As with cars, new and shiny intelligence often sells quite well. And I certainly would base my sales pitch around a transmission that's known to seize up regularly; I'd sell the aspects of the intelligence that my client was most fascinated by.

Outsourcing took hold in part thanks to Cheney and the need to stovepipe what the government agencies couldn't stomach. The profit motive certainly loomed large. But it was also a response to the intelligence agencies not having good data on a variety of urgent subjects.

As you point out, eventually the client needs to wake up and realize what it is he actually needs, and then take action to make sure he gets that information. This requires an educated and involved consumer. It is easier to get responsiveness if the personnel are within your own chain of command, but the danger of ass kissers still remains.

It seems clear that we have not received good value for enormously expanding the intelligence sector, or by pumping in so much money. There is a great deal of data, but precious little wisdom, and the signal to noise ratio seems to have deteriorated.


Contractor dependence isn't only a problem in intelligence.

My employer has started to move away from a contractor who provides a critical software tool, and who, to our dread, controls part of our production in a 'black box'.

He puts out our product, more and, quite often, less satisfactorily, but we know little else. In some ways we are dependent on this company, and have to accept their steep prices - we need them too much to just walk away from them.
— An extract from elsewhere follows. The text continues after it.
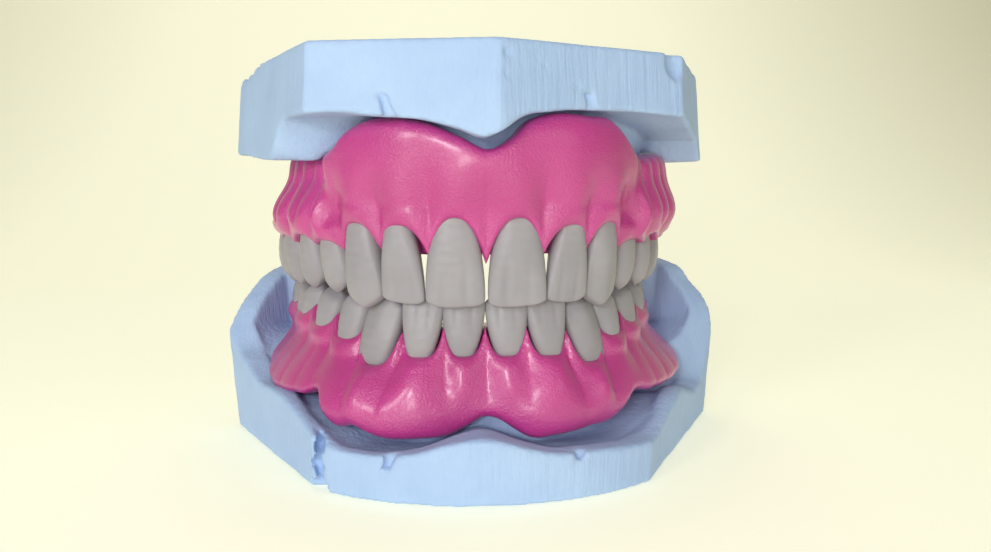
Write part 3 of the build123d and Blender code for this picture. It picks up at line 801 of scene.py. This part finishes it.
# ------------------------------------------------------------------ stage
def backdrop():
    """Pale floor that curves up into walls, with painted shade darkening it towards the sides and a
    painted glow in the same colour.
    """
    bends = [(0.6 * math.sin(t), 0.6 - 0.6 * math.cos(t))
             for t in np.linspace(0.1, math.pi / 2, 16)]
    profile = [(-1.9, 2.0)] + [(-1.3 - y, z) for y, z in reversed(bends)] + [(-1.3, 0.0)]
    profile += [(0.25, 0.0)] + [(0.25 + y, z) for y, z in bends] + [(0.85, 2.0)]
    vertices = [(x, y, z - 0.00005) for y, z in profile for x in (-3.0, 3.0)]
    faces = [(2 * i, 2 * i + 1, 2 * i + 3, 2 * i + 2) for i in range(len(profile) - 1)]
    mesh = bpy.data.meshes.new("backdrop")
    mesh.from_pydata(vertices, [], faces)
    for polygon in mesh.polygons:
        polygon.use_smooth = True
    piece = bpy.data.objects.new("backdrop", mesh)
    bpy.context.scene.collection.objects.link(piece)
    material, tree, shader = new_material("backdrop")
    place = tree.nodes.new("ShaderNodeTexCoord").outputs["Object"]
    flat = add(tree, "ShaderNodeMapping")
    flat.inputs["Scale"].default_value = (1.4, 0.0, 0.6)
    tree.links.new(place, flat.inputs["Vector"])
    away = add(tree, "ShaderNodeVectorMath", operation="LENGTH")
    tree.links.new(flat.outputs["Vector"], away.inputs[0])
    # painted shade: the colour darkens with distance from the middle, standing in for light falling
    # off towards the sides
    color = ramp(tree, away.outputs["Value"],
                 [(0.0, (0.84, 0.835, 0.68)), (0.3, (0.80, 0.79, 0.635)),
                  (0.8, (0.50, 0.485, 0.36))])
    tree.links.new(color, shader.inputs["Base Color"])
    # painted light: the backdrop glows with that same colour, which brightens it and fades the
    # shadows on it
    tree.links.new(color, shader.inputs["Emission Color"])
    shader.inputs["Emission Strength"].default_value = 0.5
    shader.inputs["Roughness"].default_value = 0.9
    shader.inputs["Specular IOR Level"].default_value = 0.1
    mesh.materials.append(material)


def area_light(name, place, target, size, power, color):
    light = bpy.data.lights.new(name, "AREA")
    light.shape = "DISK"
    light.size = size
    light.energy = power
    light.color = color
    lamp = bpy.data.objects.new(name, light)
    lamp.location = place
    lamp.rotation_euler = (Vector(target) - Vector(place)).to_track_quat("-Z", "Y").to_euler()
    bpy.context.scene.collection.objects.link(lamp)


backdrop()
area_light("key", (-0.42, -0.52, 0.26), (0, 0, 0.03), 0.16, 0.95, (1.0, 0.99, 0.98))
area_light("front", (-0.17, -0.5, 0.14), (0, 0, 0.03), 0.1, 0.8, (0.95, 0.97, 1.0))
area_light("low", (-0.08, -0.42, 0.02), (0, 0, 0.05), 0.06, 0.2, (1.0, 1.0, 0.98))
area_light("side", (0.42, -0.45, 0.2), (0, 0, 0.03), 0.3, 0.28, (0.95, 0.97, 1.0))
area_light("backdrop_light", (0.0, 0.1, 1.2), (0, 0.6, 0.2), 1.0, 3.6, (1.0, 0.98, 0.9))
world = bpy.data.worlds.new("world")
bpy.context.scene.world = world
world.use_nodes = True
world.node_tree.nodes["Background"].inputs["Color"].default_value = (0.93, 0.95, 0.95, 1.0)
world.node_tree.nodes["Background"].inputs["Strength"].default_value = 0.2

# ------------------------------------------------------------------ camera
CAMERA_PLACE = Vector((-10.05, -128.47 + INCISOR_Y, 43.82)) * MM
turn = math.radians(-5.0)
down = math.atan(4.0 / 39.0)
right = Vector((math.cos(turn), math.sin(turn), 0.0))
ahead = Vector((-math.sin(turn) * math.cos(down), math.cos(turn) * math.cos(down),
                -math.sin(down)))
camera_data = bpy.data.cameras.new("camera")
camera_data.lens = 34.0
camera_data.sensor_width = 36.0
camera_data.clip_start = 0.01
camera = bpy.data.objects.new("camera", camera_data)
camera.matrix_world = Matrix.Translation(CAMERA_PLACE) \
    @ Matrix((right, right.cross(ahead), -ahead)).transposed().to_4x4()
bpy.context.scene.collection.objects.link(camera)
bpy.context.scene.camera = camera
bpy.context.scene.view_settings.view_transform = "Standard"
As a result the company is quietly preparing the migration to a more transparent tool that gives us full or at least far greater control.


Very worthwhile article to read.

Similar problems infest BPs response to the spill, as their motivation is to the shareholders, not to minimize environmental damage.

Which is why surface oil spill cleanup is conducted by a consortium non profit company (Clean Seas), not the guilty party.

I do not see any similar possibility of aligning contractor interests with national interests, even assuming their was a political will.